Thursday, May 24, 2007

Essential Cale

Also see: Essential Songs

Two are inarguable:


Paris 1919 is the man's best album. It fuses his violent and beauty-seeking sides into a musically inventive, lyrically surprising, and wholly captivating album. It's probably best not to think too hard about the historical allusions, as they seem as impressionistic as the rest of the lyrics. There's no overt representation of the "screaming maniac" side of Cale here, but the maniac is submerged into the lyrics, and gets to sing horrible things very sweetly.

Fragments of a Rainy Season
is my favorite live album by anybody and the ideal greatest hits collection to boot. Though Cale is unaccompanied here, his piano and guitar is all the instrumentation these songs need. I've never heard such a walking-on-a-tightrope performance before - not a note or syllable or accent is out of place, but the playing and singing is so intense it feels the whole thing could go off the rail at any moment. The only negative is that it's so good, everything else in his catalog sort of pales by comparison.

You should own one of the following:

Guts takes his Island records and cuts away 70%, leaving a bloody skeleton of the essential maniacal songs. This was the only way his Island discography saw American release back in the 70s, but, though these albums were uneven, I find it loses too much.

Better to buy the Island Years compilation (recently reissued as Gold, with a crap cover photo), which includes the entirety of the Welshman's Doom Trilogy plus all the b-sides, alternate tracks, and an outtake or several - 36 tracks in all. At going rates, it's well under $0.50 US per track.

What of the rest of his catalog? If you don't want to start hunting down imports and long-out-of-print records, your best bet is one or both of these compilations (one of which is an import; the other's out of print - haha):

Close Watch: An Introduction to John Cale is a very broad overview that does a satisfying job of covering his career, the CBGB years not included. Unfortunately, it's heavy on the Island Years, includes the dud "Set Me Free" from "Walking on Locusts", and doesn't give quite enough bang for the buck. No non-album tracks here either. At least it's in print, and you should be able to find it at an affordable price.

Seducing Down the Door
is an excellent comprehensive compilation, full of rarities and surprises. It was published by Rhino in 1994, meaning of course that it's out of print. It also fails to meaningfully represent the CBGB years, including only the inessential blues remake/cover "Walking the Dog." It also devotes a lot of space to Paris and the Island years, but 13 tracks out of 38 isn't too much. The coverage of his early pop-classical work is welcome. A little bit of looking should allow you to grab this for $20 or less - a great deal.

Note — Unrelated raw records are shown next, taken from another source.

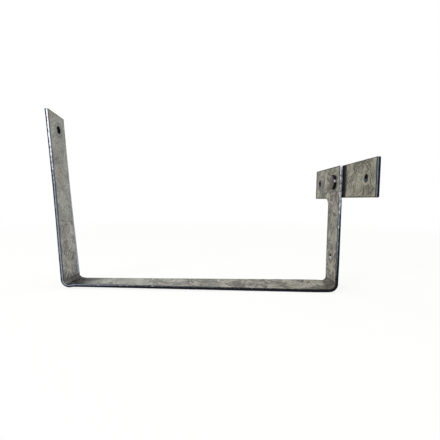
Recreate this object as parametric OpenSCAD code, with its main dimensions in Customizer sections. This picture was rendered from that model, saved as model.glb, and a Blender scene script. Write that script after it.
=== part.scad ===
// Box gutter bracket. A flat strap is folded into a trough, and its rear end is cut wide as a
// head. A plate lies flat behind the head, and one rivet holds the two together.
// Millimetres. +X points into the fascia board, +Z is up, +Y runs along the gutter.
// The origin lies on the back of the plate, halfway between the two fixing holes.

/* [Strap] */
// Width of the strap
strap_w = 30; // [20:1:50]
// Thickness of the strap
strap_t = 3; // [2:0.5:5]
// Rounding of every long edge, left by the zinc coat
edge_r = 0.8; // [0.3:0.1:0.9]
// Inside radius of both folds
fold_r = 4.5; // [1:0.5:8]

/* [Trough] */
// Width of the sole, outside, from the front corner to the rear upright
sole_l = 260; // [150:1:400]
// Length of the front upright along its outer face, from the corner to its near edge
front_l = 166; // [100:1:250]
// Outward lean of the front upright, in degrees
front_lean = 4.8; // [0:0.1:15]
// How much shorter the far edge of the front upright is than its near edge
front_slant = 3.2; // [0:0.1:12]
// Height of the rear upright, from the underside of the sole to the top of the head
rear_h = 118.5; // [90:0.5:250]

/* [Head] */
// Height of the plate, and of the head above the level of the plate's lower edge
head_h = 30; // [24:1:50]
// How far the head hangs below the plate
head_drop = 1.2; // [0:0.1:4]
// How far the head reaches past the far edge of the strap
head_reach = 42.5; // [30:0.5:80]
// Radius of the hollow corner where the head leaves the strap
throat_r = 7.5; // [2:0.5:15]
// Radius of the outer corners of the head
head_corner_r = 2.2; // [1:0.1:4]

/* [Plate] */
// Thickness of the plate
plate_t = 3; // [2:0.5:5]
// How far the plate reaches past the near edge of the strap
plate_reach = 63.5; // [40:0.5:120]
// Radius of the corners of the plate
plate_corner_r = 1; // [0.9:0.1:4]

/* [Holes] */
// Diameter of the two fixing holes
fixing_d = 6.5; // [4:0.5:9]
// Distance of the near fixing hole from the near end of the plate
near_hole_end = 16.5; // [8:0.5:25]
// Distance of the far fixing hole from the far end of the head
far_hole_end = 14; // [8:0.5:20]
// Diameter of the tie hole near the top of the front upright
front_hole_d = 7; // [4:0.5:10]
// Distance of the front tie hole from the near top corner, along the strap
front_hole_end = 16.5; // [12:0.5:30]
// How far the front tie hole lies past the middle of the strap, towards its far edge
front_hole_shift = 2; // [-4:0.5:4]
// Diameter of the tie hole low in the rear upright
rear_hole_d = 5.5; // [3:0.5:10]
// Height of the rear tie hole above the underside of the sole
rear_hole_h = 30.5; // [15:0.5:60]
// How far the rear tie hole lies past the middle of the strap, towards its far edge
rear_hole_shift = 2; // [-4:0.5:4]

/* [Rivet] */
// Diameter of the rivet's head
rivet_head_d = 14; // [11:0.5:18]
// Height of the rivet's head
rivet_head_h = 2.8; // [1.5:0.1:5]
// Rounding of the head's rim
rivet_rim_r = 0.9; // [0.3:0.1:1.4]
// Radius of the low dome on the head
rivet_dome_r = 40; // [15:1:70]
// Diameter of the rivet's shank
shank_d = 7; // [4:0.5:9]
// Gap around the shank in its hole
shank_gap = 0.05; // [0.02:0.01:0.2]
// Diameter of the countersunk tail, flush with the back of the plate
tail_d = 10.5; // [9.5:0.5:14]
// Depth of the countersunk tail
tail_h = 1.6; // [0.5:0.1:1.9]

/* [Hidden] */
$fn = 64;
edge_fn = 16; // segments of the small circles that round the edges

zinc = [0.55, 0.54, 0.51];
zinc_dull = [0.50, 0.48, 0.45];
rivet_zinc = [0.42, 0.39, 0.35];
eps = 1; // overrun of every cutter past the face that it cuts
lap = 0.01; // the leaning upright ends this deep in its fold, and is as much slimmer all round

// Faces of the strap and the plate along X
plate_front_x = -plate_t;
strap_front_x = plate_front_x - strap_t;

// Edges along Y
hole_span = plate_reach + strap_w + head_reach - near_hole_end - far_hole_end;
near_hole_y = -hole_span / 2;
far_hole_y = hole_span / 2;
plate_near_y = near_hole_y - near_hole_end;
strap_near_y = plate_near_y + plate_reach;
strap_far_y = strap_near_y + strap_w;
strap_mid_y = strap_near_y + strap_w / 2;
head_far_y = strap_far_y + head_reach;

// Levels along Z, with the fixing holes at 0
plate_bottom_z = -head_h / 2;
head_bottom_z = plate_bottom_z - head_drop;
head_top_z = head_h / 2;
sole_z = head_top_z - rear_h;
throat_z = head_bottom_z - throat_r;

// Folds
fold_outer_r = fold_r + strap_t;
fold_z = sole_z + fold_outer_r;
rear_fold_x = plate_front_x - fold_outer_r;
front_turn = 90 - front_lean;
front_corner_x = plate_front_x - sole_l;
front_set_back = fold_outer_r * tan(front_turn / 2);
front_fold_x = front_corner_x + front_set_back;
front_leg_l = front_l - front_set_back;

// Lays a flat blank that was drawn in XY, thickness along +Z, across the bracket:
// its x becomes Y, its y becomes Z and its thickness becomes X.
module stand_across(x) {
    translate([x, 0, 0]) rotate([90, 0, 90]) children();
}

// Stands a side view that was drawn in XY upright: its y becomes Z, and its z runs from the
// strap's far edge towards its near edge.
module stand_lengthwise() {
    translate([0, strap_far_y, 0]) rotate([90, 0, 0]) children();
}

// Section of flat stock with all four edges rounded, x = thickness, y = width
module stock_section(t, w, r) {
    translate([r, 0]) square([t - 2 * r, w]);
    translate([0, r]) square([t, w - 2 * r]);
    for (x = [r, t - r], y = [r, w - r]) translate([x, y]) circle(r, $fn = edge_fn);
}

// Section of a band along a blank's edge, from x = 0 inside the blank to its rounded edge at x = w
module band_section(w, t, r) {
    intersection() {
        union() {
            square([w - r, t]);
            translate([0, r]) square([w, t - 2 * r]);
            for (y = [r, t - r]) translate([w - r, y]) circle(r, $fn = edge_fn);
        }
        square([w, t]);
    }
}

// Band of length l along +Y, with its rounded edge towards +X
module edge_band(l, w, t, r) {
    translate([0, l, 0]) rotate([90, 0, 0]) linear_extrude(l) band_section(w, t, r);
}

// Quarter of a rounded edge round an outer corner, its centre at the origin, in the +X +Y quarter
module corner_band(w, t, r) {
    rotate_extrude(angle = 90) band_section(w, t, r);
}

// Quarter of a rounded edge round a hollow corner of radius throat, with the blank outside it
module throat_band(throat, w, t, r) {
    rotate_extrude(angle = 90) translate([throat + w, 0]) mirror([1, 0]) band_section(w, t, r);
}

// Straight run of strap along +X, thickness along +Y, width along +Z, slimmer by shy all round
module strap_run(l, shy = 0) {
    rotate([90, 0, 90]) linear_extrude(l) translate([shy, shy])
        stock_section(strap_t - 2 * shy, strap_w - 2 * shy, edge_r);
}

// Fold of the strap about Z, centre at the origin, through turn degrees from the direction from
module strap_fold(from, turn) {
    rotate_extrude(start = from, angle = turn)
        translate([fold_r, 0]) stock_section(strap_t, strap_w, edge_r);
}

// Frame of the front upright: the origin is the centre of the front fold, and +Y runs up the
// leaning strap, whose outer face is at x = -fold_outer_r
module front_frame() {
    translate([front_fold_x, fold_z]) rotate(front_lean) children();
}

// Sole, both folds and the two uprights, up to the level where the head begins
module strap_body() {
    stand_lengthwise() {
        front_frame() translate([-fold_r, -lap]) rotate(90) strap_run(front_leg_l + lap, lap);
        translate([front_fold_x, fold_z]) strap_fold(180 + front_lean, front_turn);
        translate([front_fold_x, sole_z]) strap_run(rear_fold_x - front_fold_x);
        translate([rear_fold_x, fold_z]) strap_fold(270, 90);
        translate([plate_front_x, fold_z]) rotate(90) strap_run(throat_z - fold_z);
    }
}

// Head, one flat blank with the rear upright: an L with a hollow throat and rounded outer corners
module head_blank() {
    c = head_corner_r;
    throat_x = strap_far_y + throat_r;
    linear_extrude(strap_t) difference() {
        union() {
            translate([strap_near_y + c, throat_z])
                square([strap_w - 2 * c, head_top_z - c - throat_z]);
            translate([strap_far_y - c, head_bottom_z + c])
                square([head_reach, head_top_z - head_bottom_z - 2 * c]);
            translate([strap_far_y - c, throat_z]) square([throat_r + c, throat_r + c]);
        }
        translate([throat_x, throat_z]) circle(throat_r + c);
    }
    translate([throat_x, throat_z]) rotate(90) throat_band(throat_r, c, strap_t, edge_r);
    // near edge, top edge, far end and bottom edge
    translate([strap_near_y + c, throat_z]) mirror([1, 0, 0])
        edge_band(head_top_z - c - throat_z, c, strap_t, edge_r);
    translate([head_far_y - c, head_top_z - c]) rotate(90)
        edge_band(head_far_y - strap_near_y - 2 * c, c, strap_t, edge_r);
    translate([head_far_y - c, head_bottom_z + c])
        edge_band(head_top_z - head_bottom_z - 2 * c, c, strap_t, edge_r);
    translate([throat_x, head_bottom_z + c]) rotate(-90)
        edge_band(head_far_y - c - throat_x, c, strap_t, edge_r);
    // outer corners
    translate([strap_near_y + c, head_top_z - c]) rotate(90) corner_band(c, strap_t, edge_r);
    translate([head_far_y - c, head_top_z - c]) corner_band(c, strap_t, edge_r);
    translate([head_far_y - c, head_bottom_z + c]) rotate(-90) corner_band(c, strap_t, edge_r);
}

// Through hole along X at (y, z), from the trough side out past the fascia side
module hole_across(d, y, z) {
    translate([strap_front_x - eps, y, z]) rotate([0, 90, 0])
        cylinder(d = d, h = strap_t + plate_t + 2 * eps);
}

// Holes that the strap's head and the plate share
module shared_holes() {
    hole_across(fixing_d, far_hole_y, 0);
    hole_across(shank_d + 2 * shank_gap, strap_mid_y, 0);
}

// Slanting cut across the free end of the front upright, and the tie hole below it
module front_cuts() {
    stand_lengthwise() front_frame() {
        translate([-fold_outer_r - eps, front_leg_l]) rotate([0, 90, 0])
            linear_extrude(strap_t + 2 * eps)
                polygon([[0, -front_slant], [-strap_w, 0], [-strap_w, eps], [0, eps]]);
        translate([-fold_outer_r - eps, front_leg_l - front_hole_end,
                strap_w / 2 - front_hole_shift])
            rotate([0, 90, 0]) cylinder(d = front_hole_d, h = strap_t + 2 * eps);
    }
}

module strap() {
    color(zinc) difference() {
        union() {
            strap_body();
            stand_across(strap_front_x) head_blank();
        }
        shared_holes();
        hole_across(rear_hole_d, strap_mid_y + rear_hole_shift, sole_z + rear_hole_h);
        front_cuts();
    }
}

// Plain flat blank with rounded corners and edges
module plate_blank(w, h, t, c, r) {
    translate([c, c]) cube([w - 2 * c, h - 2 * c, t]);
    translate([w - c, c]) edge_band(h - 2 * c, c, t, r);
    translate([c, h - c]) rotate(180) edge_band(h - 2 * c, c, t, r);
    translate([w - c, h - c]) rotate(90) edge_band(w - 2 * c, c, t, r);
    translate([c, c]) rotate(-90) edge_band(w - 2 * c, c, t, r);
    translate([w - c, h - c]) corner_band(c, t, r);
    translate([c, h - c]) rotate(90) corner_band(c, t, r);
    translate([c, c]) rotate(180) corner_band(c, t, r);
    translate([w - c, c]) rotate(-90) corner_band(c, t, r);
}

// Cone of the rivet's tail, wide end on the back of the plate, grown by a gap all round
module tail_cone(gap) {
    grow = 2 * gap;
    translate([-tail_h, strap_mid_y, 0]) rotate([0, 90, 0])
        cylinder(d1 = shank_d + grow, d2 = tail_d + grow, h = tail_h);
}

module back_plate() {
    color(zinc_dull) difference() {
        stand_across(plate_front_x) translate([plate_near_y, plate_bottom_z])
            plate_blank(head_far_y - plate_near_y, head_h, plate_t, plate_corner_r, edge_r);
        hole_across(fixing_d, near_hole_y, 0);
        shared_holes();
        tail_cone(shank_gap);
    }
}

// Half section of the head: a flat button with a rounded rim and a low dome, x = radius
module rivet_head_section() {
    r = rivet_head_d / 2;
    intersection() {
        union() {
            square([r, rivet_head_h - rivet_rim_r]);
            square([r - rivet_rim_r, rivet_head_h]);
            translate([r - rivet_rim_r, rivet_head_h - rivet_rim_r]) circle(rivet_rim_r);
        }
        translate([0, rivet_head_h - rivet_dome_r]) circle(rivet_dome_r);
        square([r, rivet_head_h]);
    }
}

module rivet() {
    color(rivet_zinc) {
        translate([strap_front_x, strap_mid_y, 0]) rotate([0, -90, 0])
            rotate_extrude() rivet_head_section();
        translate([strap_front_x, strap_mid_y, 0]) rotate([0, 90, 0])
            cylinder(d = shank_d, h = strap_t + plate_t);
        tail_cone(0);
    }
}

strap();
back_plate();
rivet();
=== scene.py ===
"""Gutter bracket of hot-dip galvanised flat steel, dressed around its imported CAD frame.

A punched strap is folded into a trough, and a back plate is riveted behind its head. Each piece
is made here as it is in the shop: a flat blank with rounded edges, folded where it has folds, and
coated with zinc that lies a little thick and uneven along its edges.
"""

import logging
import math
from collections import Counter
from collections.abc import Callable
from dataclasses import dataclass, field
from enum import Enum
from functools import partial

import bpy
import numpy as np
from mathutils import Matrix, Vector
from mathutils.geometry import delaunay_2d_cdt


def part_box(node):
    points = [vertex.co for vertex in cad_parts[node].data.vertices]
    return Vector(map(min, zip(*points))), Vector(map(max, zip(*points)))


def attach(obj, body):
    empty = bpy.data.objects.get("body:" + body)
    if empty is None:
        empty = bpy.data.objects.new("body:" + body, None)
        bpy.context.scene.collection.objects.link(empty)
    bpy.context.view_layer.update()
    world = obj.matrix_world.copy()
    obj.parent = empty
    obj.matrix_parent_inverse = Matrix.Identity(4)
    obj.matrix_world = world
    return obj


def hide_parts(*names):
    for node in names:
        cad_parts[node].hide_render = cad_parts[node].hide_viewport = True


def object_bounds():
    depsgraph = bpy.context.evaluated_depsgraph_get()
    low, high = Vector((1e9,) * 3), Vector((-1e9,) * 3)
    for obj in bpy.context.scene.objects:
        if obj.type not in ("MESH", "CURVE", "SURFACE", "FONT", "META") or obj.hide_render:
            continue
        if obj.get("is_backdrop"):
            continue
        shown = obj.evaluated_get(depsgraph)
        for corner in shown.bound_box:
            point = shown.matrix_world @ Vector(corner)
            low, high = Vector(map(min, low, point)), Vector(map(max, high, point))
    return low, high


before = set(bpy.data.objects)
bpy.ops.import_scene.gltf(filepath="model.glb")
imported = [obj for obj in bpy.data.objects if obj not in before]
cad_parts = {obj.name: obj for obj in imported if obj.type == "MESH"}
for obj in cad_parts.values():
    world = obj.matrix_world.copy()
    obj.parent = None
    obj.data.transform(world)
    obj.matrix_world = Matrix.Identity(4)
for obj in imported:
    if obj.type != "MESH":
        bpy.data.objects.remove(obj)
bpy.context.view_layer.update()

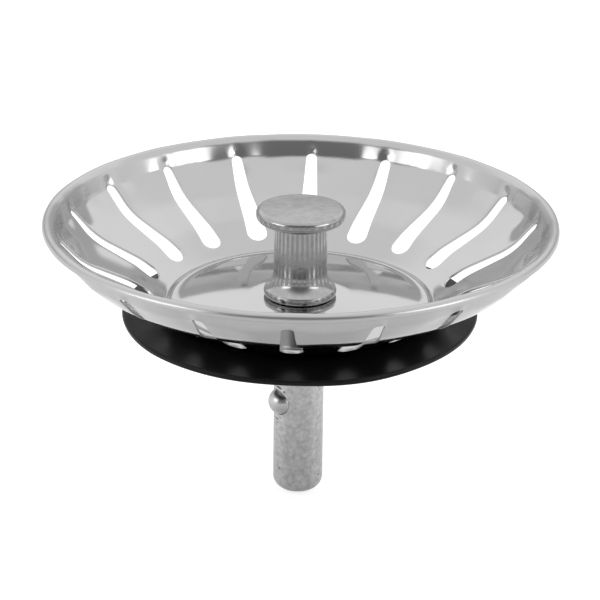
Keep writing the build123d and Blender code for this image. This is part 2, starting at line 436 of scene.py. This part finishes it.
def bowlLine():
    # middle of the sheet from the centre hole out to the rolled rim, as points an even step apart.
    # a bell-shaped mean over its neighbours softens each point, more in the wall than in the folds
    half, step = bowl["sheet"] / 2, bowl["lineStep"]
    middle = padTop - half
    low = middle - bowl["ringDrop"]
    corners = [(shaftHole + half, middle)]
    corners += [(r, middle - drop) for r, drop in bowl["floorLine"]]
    corners += [(r, low + rise) for r, rise in bowl["wallLine"]]
    corners.append((rimRadius - bowl["shoulderIn"], low + bowl["shoulderRise"]))
    corners += [(rimRadius - inwards, rimPlane - drop) for inwards, drop in bowl["neckLine"]]
    corners.append((rimRadius - half, rimPlane + bowl["crest"]))
    corners.append((rimRadius - half, rimPlane - bowl["rollEnd"]))
    points = roundedPath(corners, bowl["bends"], step)[0]
    length = np.r_[0, np.cumsum(np.linalg.norm(np.diff(points, axis=0), axis=1))]
    even = np.arange(0, length[-1], step)
    points = np.stack([np.interp(even, length, points[:, k]) for k in (0, 1)], -1)

    def soften(reach):
        count = round(3 * reach / step)
        weights = np.exp(-0.5 * (np.arange(-count, count + 1) * step / reach) ** 2)
        weights /= weights.sum()
        padded = np.pad(points, ((count, count), (0, 0)), "reflect", reflect_type="odd")
        return np.stack([np.convolve(padded[:, k], weights, "valid") for k in (0, 1)], -1)

    r = points[:, :1]
    wall = np.clip((r - bowl["softFrom"]) / bowl["softFromReach"], 0, 1)
    wall = wall * np.clip((rimRadius - bowl["softToIn"] - r) / bowl["softToReach"], 0, 1)
    return even, soften(bowl["softWall"]) * wall + soften(bowl["softFold"]) * (1 - wall)


lineAt, linePoints = bowlLine()
lineEnd = lineAt[-1]
# both ends of every slot, as distances along the line
slotLowAt = float(np.interp(bowl["slotLow"], linePoints[:, 0], lineAt))
slotTopAt = float(lineAt[np.nonzero(linePoints[:, 1] < rimPlane - bowl["slotTopDrop"])[0][-1]])


def bowlSheet(angle, along):
    # middle of the sheet at an angle and a distance along its line, moved along the line's own normal.
    # each slot has a dent above it, a bell in both directions, and the neck swells in slow waves
    r = np.interp(along, lineAt, linePoints[:, 0])
    z = np.interp(along, lineAt, linePoints[:, 1])
    step = 0.05
    after, before = np.minimum(along + step, lineEnd), np.maximum(along - step, 0)
    outward = np.interp(after, lineAt, linePoints[:, 0]) - np.interp(before, lineAt, linePoints[:, 0])
    upward = np.interp(after, lineAt, linePoints[:, 1]) - np.interp(before, lineAt, linePoints[:, 1])
    size = np.hypot(outward, upward)
    fromPhase = angle - bowl["slotPhase"]
    sideways = ((fromPhase + slotStep / 2) % slotStep - slotStep / 2) * r / bowl["dimpleWidth"]
    lengthways = (along - slotTopAt - bowl["dimpleAbove"]) / bowl["dimpleLength"]
    shift = -bowl["dimpleDepth"] * np.exp(-sideways ** 2 - lengthways ** 2)
    swell = np.cos(bowl["slots"] * fromPhase)
    for count, strength, start in bowl["waves"]:
        swell = swell + strength * np.sin(count * angle + start)
    shift = shift + bowl["swell"] * swell * np.exp(-((r - bowl["swellAt"]) / bowl["swellReach"]) ** 2)
    r, z = r - upward / size * shift, z + outward / size * shift
    return np.stack([r * np.cos(angle), r * np.sin(angle), z], -1)


def bowlFrame(angle, along):
    # point, unit vectors round and along the sheet, and the normal towards the inside of the bowl
    step = 0.02
    turn = step / wallRadius
    here = bowlSheet(angle, along)
    around = unit(bowlSheet(angle + turn, along) - bowlSheet(angle - turn, along))
    low, high = np.maximum(along - step, 0), np.minimum(along + step, lineEnd)
    outward = unit(bowlSheet(angle, high) - bowlSheet(angle, low))
    return here, around, outward, unit(np.cross(outward, around))


def slotRing():
    # outline of one slot: (sideways, along) and the direction away from the opening, point by point
    wide, narrow = bowl["slotWide"] / 2, bowl["slotNarrow"] / 2
    low, high = slotLowAt + wide, slotTopAt - narrow
    arc = np.linspace(math.pi, 2 * math.pi, bowl["across"] + 1)
    bottom = np.stack([wide * np.cos(arc), low + wide * np.sin(arc)], -1)
    arc = np.linspace(0, math.pi, bowl["across"] + 1)
    top = np.stack([narrow * np.cos(arc), high + narrow * np.sin(arc)], -1)
    t = np.linspace(0, 1, bowl["along"] + 1)[1:-1, None]
    right = np.array([wide, low]) * (1 - t) + np.array([narrow, high]) * t
    left = right[::-1] * [-1, 1]
    ring = np.concatenate([bottom, right, top, left, bottom[:1]])
    way = np.roll(ring[:-1], -1, 0) - np.roll(ring[:-1], 1, 0)
    away = unit(np.stack([way[:, 1], -way[:, 0]], -1))
    return ring, np.concatenate([away, away[:1]])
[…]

I think Sabotage/Live is essential, since nothing else covers this very unique and unglued period. Cale comes uncomfortably close to getting cheesy rather than harrowing with the screaming here, but doesn't quite go over the line. The band is often great here - this is Cale's hardest-rocking album (until Circus Live, at least), but it still shows his amazing talent for texture and arrangement. The 2000 rerelease also includes the Animal Justice EP and the wonderfully dissolute "Rosengarden Funeral of Sores," the b-side to "Mercenaries (Ready for War)." It, alas, is out of print, but only recently. Good luck. EDIT: Back in print, hallelujah!

The best and most essential of Cale's recent records, 2003's 5 Tracks EP, is hard to find. 2003's Hobosapiens took a while to grow on me, but is well-loved now - its main flaw is overlength. blackAcetate (2005) is constructed strangely, but excellent in spots and worth picking up. These two last LPs should be easy to find, but they probably shouldn't be your first Cale albums.

And if you're into noise and drone - I mean, you're REALLY INTO them:

There's the New York in the 1960s box set, full of all kinds of atavistic wonders. The purest and most essential of the three discs (which are all available separately) is Sun Blindness Music, whose title track features Cale exploring a single chord on an electric organ for 43 minutes (the length of an entire vinyl LP). Which sounds very dull, but the way that chord twinkles and pulsates is anything but. I don't listen to it often, but I feel reborn every time I do (especially in the car). The other two discs are more diverse but less fulfilling.

2 comments:

Anonymous said...

I actually like the cover of Gold. To me it´s pure Cale - naked and desperate.

vbc3 said...

Hmm, I might have to look into "Sun Blindness Music," being as that I greatly enjoys Brian Eno's similarly-active piece "Thursday Afternoon" (a Sunday morning record if there ever was one).